Governance and D&I: what the UK regulators expect from financial services firms

The UK financial services regulators’ latest proposals for improving diversity and inclusion (D&I) have implications for the governance and oversight arrangements of in-scope firms. Building on existing requirements, the proposals represent a shift in expectations for Boards, where the role of the Board in owning and overseeing D&I will be much greater.

The Financial Conduct Authority (FCA) and Prudential Regulation Authority (PRA) have adopted slightly different approaches in their consultations, with the PRA generally being a bit more prescriptive, but they are aligned on the importance of Board diversity and the role of the Board in overseeing and embedding D&I.

Diversity & Inclusion at Board level

For the regulators, increasing diversity of thought is not just about creating competitive advantage, it is also about meeting consumer needs, financial stability, and prudent risk management. 
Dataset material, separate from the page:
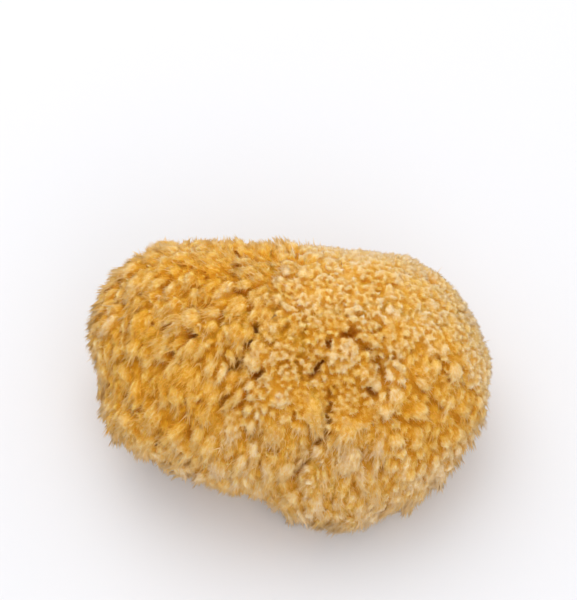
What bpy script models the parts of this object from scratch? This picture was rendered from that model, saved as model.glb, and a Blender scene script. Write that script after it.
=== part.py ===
"""Sea sponge: one grown piece, a lumpy domed body cut off flat underneath.

Metres, +Z up. The origin is the bottom centre of the body's bounding box,
so the flat cut face lies on z = 0. +X is the long way of the body, and its
full, domed face leans towards -Y.

The solid is the outer envelope of the body, out to the tips of its tufts.
"""
import math

import bmesh
import bpy
import numpy as np
from mathutils import Matrix, Vector

# ---------------------------------------------------------------- dimensions
MM = 0.001

# The body grew round a crown axis that leans forward (towards -Y) from the
# vertical. CROWN_ELEVATION is that axis's height above the horizon.
CROWN_ELEVATION = math.radians(62.0)

# Outline of the body seen along the crown axis: its radius in mm every 15
# degrees, counter-clockwise from +X. Widest 154 mm, top to bottom 113 mm.
OUTLINE_MM = (
    78.4, 77.6, 73.4, 68.2, 59.4, 54.2,      # right end to upper right
    53.4, 56.2, 63.0, 75.2, 79.6, 80.6,      # top edge to upper left
    72.4, 71.0, 60.2, 52.2, 48.6, 47.6,      # left end and slanted underside
    53.0, 58.6, 62.8, 65.8, 72.4, 74.6,      # lower lobe to lower right
)
FRONT_DEPTH_MM = 48.0       # from the outline's plane to the top of the dome
BACK_DEPTH_MM = 47.0        # the other way, before the base is cut off
CENTRE_HEIGHT_MM = 33.0     # the outline's centre above the cut base
ROUNDNESS = 2.18            # superellipse power of the body's profile

# Broad relief, in mm.
LOBE_MM, LOBE_SIZE_MM = 3.0, 24.0
LUMP_MM, LUMP_SIZE_MM = 2.0, 12.5

# The valley between the two lower lobes: points (right, up) in mm in the
# outline's plane, and the depth there.
VALLEY = ((16.0, -2.0, 2.2), (13.0, -12.0, 4.0), (7.0, -28.0, 6.0),
          (1.0, -42.0, 5.5), (-4.0, -50.0, 2.0))
VALLEY_WIDTH_MM = 5.5

# Outlets (oscula): place (right, up), length, width and depth in mm, and the
# turn of the long way from +X in degrees.
OSCULA = (
    (-36.0, 19.0, 5.6, 4.4, 8.0, 55.0),
    (-13.0, 19.5, 8.0, 3.6, 7.5, 60.0),
    (-11.5, 3.5, 4.4, 3.6, 7.0, 20.0),
    (10.5, 5.5, 8.4, 3.4, 8.0, 52.0),
    (22.5, 19.0, 7.0, 5.4, 9.0, 15.0),
    (14.5, 14.5, 4.4, 3.4, 7.0, 90.0),
    (31.0, -3.0, 5.0, 3.6, 7.0, 120.0),
    (-40.0, -7.0, 5.0, 3.4, 7.0, 40.0),
)

CAGE_SUBDIVISIONS = 4       # icosphere cage, 642 points
SKIN_LEVELS = 1             # subdivision of the cage

# ------------------------------------------------------------------ geometry
UP = np.array((0.0, math.sin(CROWN_ELEVATION), math.cos(CROWN_ELEVATION)))
CROWN = np.array((0.0, -math.cos(CROWN_ELEVATION), math.sin(CROWN_ELEVATION)))


def lattice(ix, iy, iz, seed):
    """A repeatable value in -1..1 for each lattice corner."""
    h = (ix.astype(np.uint32) * np.uint32(0x8DA6B343)
         ^ iy.astype(np.uint32) * np.uint32(0xD8163841)
         ^ iz.astype(np.uint32) * np.uint32(0xCB1AB31F)
         ^ np.uint32((seed * 0x9E3779B1) & 0xFFFFFFFF))
    h ^= h >> np.uint32(15)
    h *= np.uint32(0x2C1B3C6D)
    h ^= h >> np.uint32(12)
    h *= np.uint32(0x297A2D39)
    h ^= h >> np.uint32(15)
    return h.astype(np.float64) / 2147483647.5 - 1.0


def gradient_noise(p, seed):
    """Smooth noise in about -1..1 at the rows of p."""
    base = np.floor(p).astype(np.int64)
    f = p - base
    s = f * f * f * (f * (f * 6.0 - 15.0) + 10.0)
    total = np.zeros(len(p))
    for cx in (0, 1):
        for cy in (0, 1):
            for cz in (0, 1):
                ix, iy, iz = base[:, 0] + cx, base[:, 1] + cy, base[:, 2] + cz
                dot = (lattice(ix, iy, iz, seed) * (f[:, 0] - cx)
                       + lattice(ix, iy, iz, seed + 101) * (f[:, 1] - cy)
                       + lattice(ix, iy, iz, seed + 211) * (f[:, 2] - cz))
                weight = (np.where(cx, s[:, 0], 1 - s[:, 0])
                          * np.where(cy, s[:, 1], 1 - s[:, 1])
                          * np.where(cz, s[:, 2], 1 - s[:, 2]))
                total += dot * weight
    return total * 1.5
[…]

Therefore, the regulators propose to strengthen existing requirements, from requiring a "policy promoting diversity" on the Board and targets focussed on gender, to having a "strategy promoting diversity and inclusion" and targets for a broader range of underrepresented groups. The PRA specifies that the Nomination Committee (NomCo) should prepare proposals to be agreed by the Board, rather than these being decided at NomCo level, and that these should be reviewed (and updated if required) every two years. For dual-regulated firms, this Board diversity and inclusion policy must be published on a firm's website, alongside the firm-wide strategy.


Diversity of thought at the Board starts with increasing diversity of composition. Both regulators expect large firms to set "stretching but realistic" diversity targets for the Board. These targets will not only challenge the Board to regularly consider the demographics of their membership but will also contribute to the firm's "tone from the top" and frame the expectations to be followed by the rest of the firm.

There is some divergence between the PRA and FCA proposals on which specific demographic targets should be covered. Whilst all firms should be prepared to explain the steps they are taking to set, implement and monitor their targets, dual-regulated firms should expect greater supervisory engagement on the gender and ethnicity targets required in the PRA's proposals. 


Meeting targets to create a more diverse Board will not, on its own, increase diversity of thought. The Board must also be inclusive: individual Board members must be able to share their insights and have these adequately considered in decision making processes.

This is underlined by the new requirement to develop a strategy to promote diversity and inclusion at the Board, going further than existing PRA Rulebook requirements for firms to have a Board policy to promote diversity. This strategy should aim to both increase diversity of experience and drive inclusive practices.

The role of the Chair will be critical in driving this strategy and cultivating a good boardroom culture that encourages contributions from the diverse experience of directors and actively considers these contributions in discussion and decision making.

Considerations for Board D&I strategies

The Board strategy should inform and be informed by performance against diversity targets. The strategy will need to consider the Board's approach to building a candidate pipeline, including recruitment, appointment processes, and succession planning. Particular consideration will be required for Board positions held by executives, where the alignment of diversity targets for senior management and the Board will be important. Annual individual and collective Board skills and performance assessment processes should also seek to evaluate underrepresented characteristics, the diversity of experience of Board members, and the culture of inclusion at Board level.

Overseeing D&I strategies

The overall proposals also set clear expectations on the role of the Board in setting, maintaining and overseeing the firm's D&I strategy.

Boards already have responsibility for overall firm strategy and culture but the regulators' proposals will require a more explicit focus on D&I. For example, Boards will need to:

  • take ownership of the firm's D&I strategy, providing review and challenge on a regular basis before approval;
  • monitor progress of the firm's D&I strategy through review of regular reporting, including in relation to the firm website disclosures proposed by the regulators;
  • identify obstacles that may contribute to adverse diversity and inclusion outcomes, and target interventions where needed;
  • review and challenge the quality and usefulness of metrics developed to measure diversity and inclusion;
  • hold management to account for promoting diversity and an inclusive culture that fosters open exchange of ideas, constructive debate, and sound decision-making; and
  • oversee the establishment of processes to cultivate a strong and diverse talent pipeline.

Consumer Duty

The Board will also need to consider the firm's D&I strategy in the context of the Consumer Duty. Boards will need to consider how they cater for a diverse consumer base as part of the existing Consumer Duty requirements, supported by the firm's D&I strategy.

Risk oversight

The proposals also introduce new guidance to make clear that matters relating to D&I are to be considered as a non-financial risk and treated appropriately within the firm's governance structures. This extends the responsibility of the Board and senior management with regards to risk oversight.

Calibrating existing governance

The FCA and PRA proposals are probably flexible enough to allow most firms to review and fine tune existing governance arrangements. However, there are some areas that may require more focused attention.

For example, consideration of whether remuneration and incentives arrangements are appropriate for driving progress on D&I should be considered alongside the new rules on the "bankers' bonus cap", in relation to which the PRA and FCA have cautioned that firms should mitigate the risk of increasing the gender pay gap.